What's a realistic daily viewing time for someone with a job?

Two to three hours daily is sustainable for most working adults who watch consistently—roughly one evening session. One hour is more conservative but far easier to maintain long-term. If you work irregular hours or have flexible schedules, you might average 4–5 hours on certain days, balanced by zero hours on others. Calculate using your actual average rather than your best-case scenario.

Does the calculator account for breaks between seasons?

No. The calculator assumes you move straight from one season to the next. In reality, most people pause between seasons—sometimes weeks or months—to decompress or switch to a different show. If you're building a strict marathon plan, add that break time manually to your total days available.

How do international episodes affect my viewing schedule?

Episodes from Korean, Japanese, or European dramas often vary significantly from the US standard. K-dramas might be 50–65 minutes long, anime typically 20–24 minutes, and British dramas 45–50 minutes. Always verify the exact runtime of your target series before calculating. A show claiming "10 episodes" might consume vastly different amounts of time depending on its origin.

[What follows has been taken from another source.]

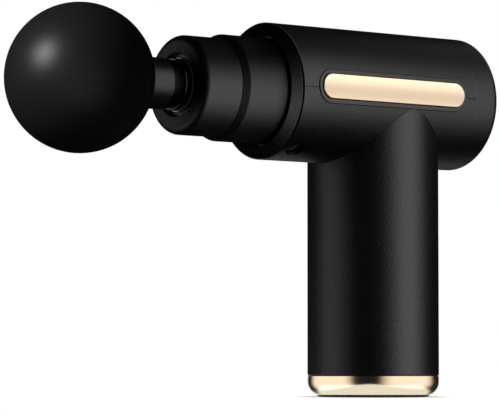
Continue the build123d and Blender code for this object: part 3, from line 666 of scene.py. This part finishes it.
# soft panels: heading and rise are the way from the object to the panel, in degrees round from +X
# and above level, wide and tall are half angles in degrees, soft is how much of a panel fades
# towards its edges, and only names the pieces that the panel lights
panels = {
    "rightPanel": dict(heading=114, rise=6, wide=35, tall=54, soft=0.75, glow=2.25, only="main"),
    "nosePanel": dict(heading=116, rise=-13, wide=42, tall=54, soft=0.8, glow=2.0, only="nose"),
    "leftPanel": dict(heading=-26, rise=-6, wide=33, tall=30, soft=0.6, glow=0.85, only="case"),
    "topPanel": dict(heading=2, rise=46, wide=30, tall=16, soft=0.6, glow=2.0, only="body"),
    "farPanel": dict(heading=-95, rise=-26, wide=30, tall=12, soft=0.6, glow=1.6, only="body"),
    "backPanel": dict(heading=222, rise=-28, wide=28, tall=11, soft=0.6, glow=0.35, only="body"),
    "rearPanel": dict(heading=190, rise=30, wide=22, tall=14, soft=0.6, glow=0.5, only="case"),
    "bezelPanel": dict(heading=8, rise=-9, wide=14, tall=17, soft=0.6, glow=4.4, only="bezel"),
    "stripHigh": dict(heading=117, rise=32, wide=44, tall=24, soft=0.3, glow=1.7, only="strip"),
    "stripMiddle": dict(heading=117, rise=0, wide=44, tall=12, soft=0.3, glow=0.7, only="strip"),
    "stripLow": dict(heading=117, rise=-27, wide=44, tall=25, soft=0.3, glow=1.05, only="strip"),
    "stripFar": dict(heading=-70, rise=10, wide=60, tall=45, soft=0.5, glow=1.2, only="strip"),
    "stripFront": dict(heading=45, rise=-15, wide=22, tall=22, soft=0.5, glow=1.2, only="strip"),
    "ringRight": dict(heading=120, rise=-7, wide=62, tall=46, soft=0.75, glow=1.2, only="ring"),
    "ringLeft": dict(heading=-36, rise=-7, wide=55, tall=46, soft=0.6, glow=1.15, only="ring"),
    "ringFar": dict(heading=232, rise=0, wide=20, tall=40, soft=0.5, glow=0.9, only="ring"),
    "ringBelow": dict(heading=52, rise=-90, wide=64, tall=64, soft=0.3, glow=1.08, only="ring",
                      tint=(0.78, 0.95, 1.0)),
    "ballKey": dict(heading=-4, rise=29, wide=17, tall=17, soft=0.8, glow=27.0, only="head"),
    "ballFill": dict(heading=62, rise=-18, wide=52, tall=46, soft=0.8, glow=0.4, only="head"),
    "ballFar": dict(heading=232, rise=8, wide=9, tall=9, soft=0.6, glow=1.5, only="head"),
}
farAway = 0.8   # metres from the object to every panel
panelAim = Vector((0.01, 0, 0.1))   # point that the panels face, except for the ball's
litNames = {
    "head": {"massage_ball"},
    "strip": {"trim_strip_left", "trim_strip_right"},
    "ring": {"base_ring"},
    "bezel": {"front_bezel"},
    "nose": {"nose_sleeve", "nose_tube"},
    "stem": {"plunger", "plunger_bush", "head_core", "head_washer", "stem_ring"},
}
widerSets = {"main": ("body", "stem"), "case": ("body", "stem", "nose")}
litSets = {name: bpy.data.collections.new("lit_" + name) for name in ("body", *litNames, *widerSets)}
for obj in [o for o in scene.objects if o.type == "MESH" and o not in (floor, contact)]:
    group = next((key for key, members in litNames.items() if obj.name in members), "body")
    litSets[group].objects.link(obj)
    for wider, groups in widerSets.items():
        if group in groups:
            litSets[wider].objects.link(obj)


# emission that fades from the middle of a panel to its edges
def fadePanel(data, soft):
    data.use_nodes = True
    tree = data.node_tree
    across = tree.nodes.new("ShaderNodeSeparateXYZ")
    surface = tree.nodes.new("ShaderNodeNewGeometry")
    tree.links.new(surface.outputs["Parametric"], across.inputs[0])
    fades = []
    for side in ("X", "Y"):
        fromEdge = addMath(tree, "MULTIPLY", addMath(tree, "PINGPONG", across.outputs[side], 0.5), 2.0)
        fade = addNode(tree, "ShaderNodeMapRange", interpolation_type="SMOOTHSTEP", From_Max=soft)
        tree.links.new(fromEdge, fade.inputs["Value"])
        fades.append(fade.outputs["Result"])
    tree.links.new(addMath(tree, "MULTIPLY", *fades), tree.nodes["Emission"].inputs["Strength"])


for name, panel in panels.items():
    data = bpy.data.lights.new(name, "AREA")
    data.shape = "RECTANGLE"
    data.size = 2 * farAway * math.tan(math.radians(panel["wide"]))
    data.size_y = 2 * farAway * math.tan(math.radians(panel["tall"]))
    data.energy = panel["glow"] * data.size * data.size_y * math.pi
    data.color = panel.get("tint", (1, 1, 1))
    fadePanel(data, panel["soft"])
    light = bpy.data.objects.new(name, data)
    scene.collection.objects.link(light)
    target = ballMiddle if panel["only"] == "head" else panelAim
    way = aim(panel["heading"], panel["rise"])
    light.location = target + way * farAway
    light.rotation_euler = (-way).to_track_quat("-Z", "Y").to_euler()
    light.visible_camera = False
    light.light_linking.receiver_collection = litSets[panel["only"]]
print("lights placed")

Can I adjust for days where I'll watch more than my daily average?

Absolutely. If you have a free weekend coming up, calculate your free time across just five weekdays at your standard rate, then add a separate calculation for the weekend. This breaks your plan into more realistic chunks and lets you account for variable schedules without overshooting your actual capacity.

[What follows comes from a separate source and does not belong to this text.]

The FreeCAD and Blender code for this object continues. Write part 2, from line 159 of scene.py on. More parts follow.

What's the difference between total runtime and actual watch time?

Streaming platforms add opening sequences (typically 30–90 seconds) and closing credits (30–60 seconds) to most episodes, adding 1–2.5 minutes per episode beyond the stated runtime. Across a 12-episode season, this overhead accumulates to 15–30 extra minutes. For precise planning, add 2–3 minutes per episode to your calculations, or round your runtime up slightly.